My sister and her partner love it. They have four girls to raise, ages 4-10. The 10 year old is about to hit puberty.

Hoping

I was just looking through your self portraits and they are amazing!

islaya85

I had a book growing up (I'm only 21 now, it wasn't that long ago) called What's Happening To My Body: A book for girls. It was very informative, in the give the facts ways, but didn't just discuss breasts, etc. It was good about covering the basics of the male puberty and talked briefly about sex, if I correctly recall, and even mentioned masturbation (and that it is not an evil thing). I was always able to go to my mom with questions as well, but this was a good place to check if I didn't want to talk about it, or even just as a reference between talks. Plus, some of my friends weren't as fortunate about being able to talk to their parents, and I was able to share the book with them. The illustrations aren't exactly stick figures, but they certainly aren't photographs. And they do help make sense of some of the mechanics that you might assume someone to understand (the first few years after The Talk, I assumed the man had to be on top, due to gravity issues. Guess I missed the blood flow step of the initial explaination. XD).
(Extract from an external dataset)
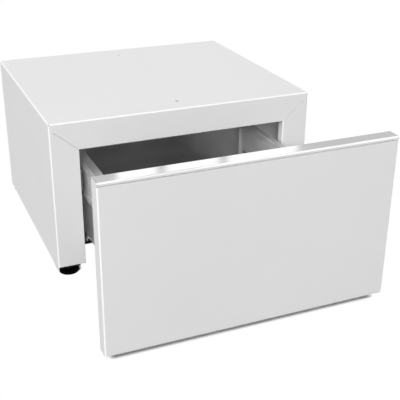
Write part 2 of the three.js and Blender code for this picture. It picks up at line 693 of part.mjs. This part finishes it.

I applaud your frankness with her though. So many people are puritanical about it, its great to know some kids will be growing up armed with the facts.

Neil

About your self-portraits: They are so beautiful. And for me, they reveal something about you that writing can never do. So many of us don't put photos of us on our blogs, myself including, and I wonder if that presents a lesser picture of who we really are.

How do you set-up the shot? With a timer and tripod?

Amanda

When I was a pre-teen, my mom gave me Changing Bodies, Changing Lives. I pretended not to want to deal with it, but I read it under the covers, by flashlight. It was a great resourse.

Dustin

This is my parenting nightmare.

But you're right, Middle School these days is crazy and getting crazier so kids need all the info. they can handle.

I applaud your openess with your daughter. She's lucky to have that.